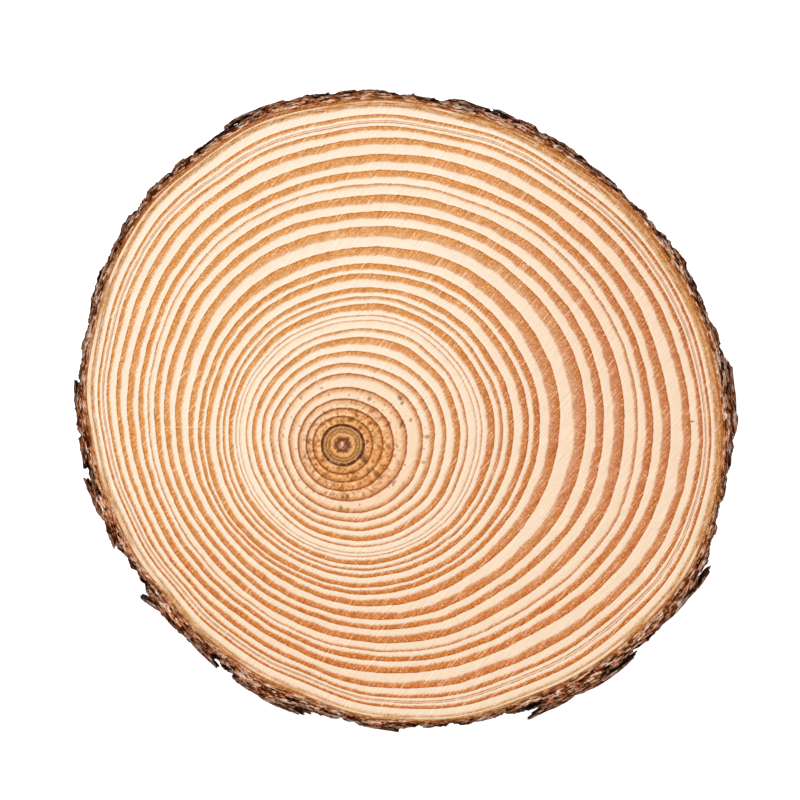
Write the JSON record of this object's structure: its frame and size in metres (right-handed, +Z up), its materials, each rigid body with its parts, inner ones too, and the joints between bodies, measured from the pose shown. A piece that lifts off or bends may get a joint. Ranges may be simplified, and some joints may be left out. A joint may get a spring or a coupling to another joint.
{
  "type": "wood slice",
  "caption": "Round, uneven slice sawn across a softwood trunk, with off-centre growth rings and a rough bark rim, for crafts, displays and table centrepieces.",
  "frame": {"origin": "under the middle of the slice's outline, on the plane it rests on", "axes": "+Z up through the slice's thickness, from one sawn face to the other; +X along its widest direction; the pith lies towards -X and -Y from the middle"},
  "size_m": [0.241, 0.2332, 0.02],
  "materials": {
    "wood": "sawn end grain, lightly sanded, unsealed",
    "bark": "rough, flaking, dry bark"
  },
  "bodies": {
    "root": {"wood": "wood", "bark": "bark"}
  },
  "joints": []
}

------------------------------------

▸ TO DO
Using the data above, repeat every line exactly.

▸ RESULT OF THE TASK
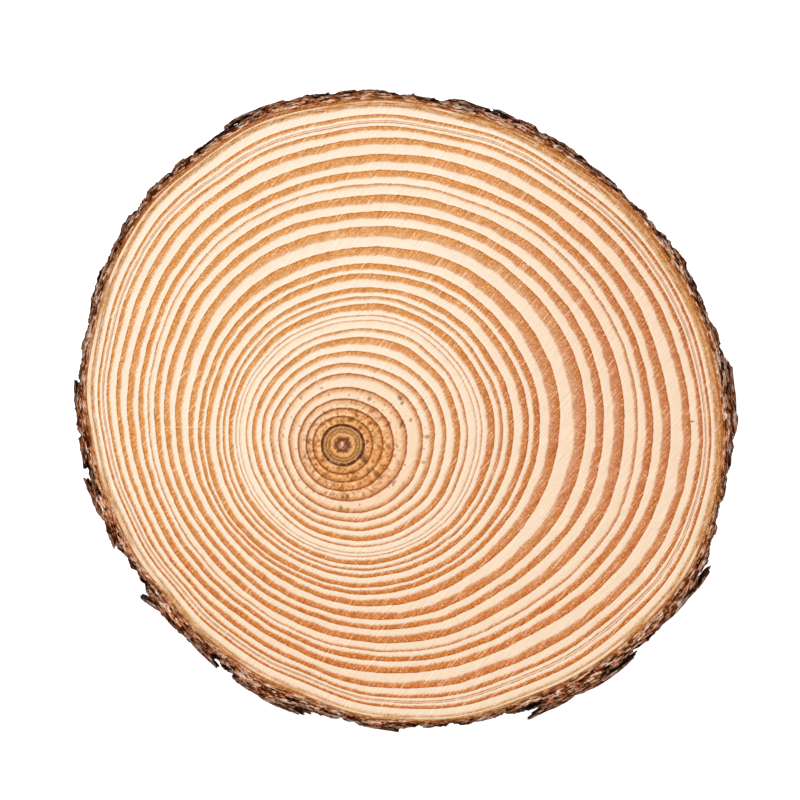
Write the JSON record of this object's structure: its frame and size in metres (right-handed, +Z up), its materials, each rigid body with its parts, inner ones too, and the joints between bodies, measured from the pose shown. A piece that lifts off or bends may get a joint. Ranges may be simplified, and some joints may be left out. A joint may get a spring or a coupling to another joint.
{
  "type": "wood slice",
  "caption": "Round, uneven slice sawn across a softwood trunk, with off-centre growth rings and a rough bark rim, for crafts, displays and table centrepieces.",
  "frame": {"origin": "under the middle of the slice's outline, on the plane it rests on", "axes": "+Z up through the slice's thickness, from one sawn face to the other; +X along its widest direction; the pith lies towards -X and -Y from the middle"},
  "size_m": [0.241, 0.2332, 0.02],
  "materials": {
    "wood": "sawn end grain, lightly sanded, unsealed",
    "bark": "rough, flaking, dry bark"
  },
  "bodies": {
    "root": {"wood": "wood", "bark": "bark"}
  },
  "joints": []
}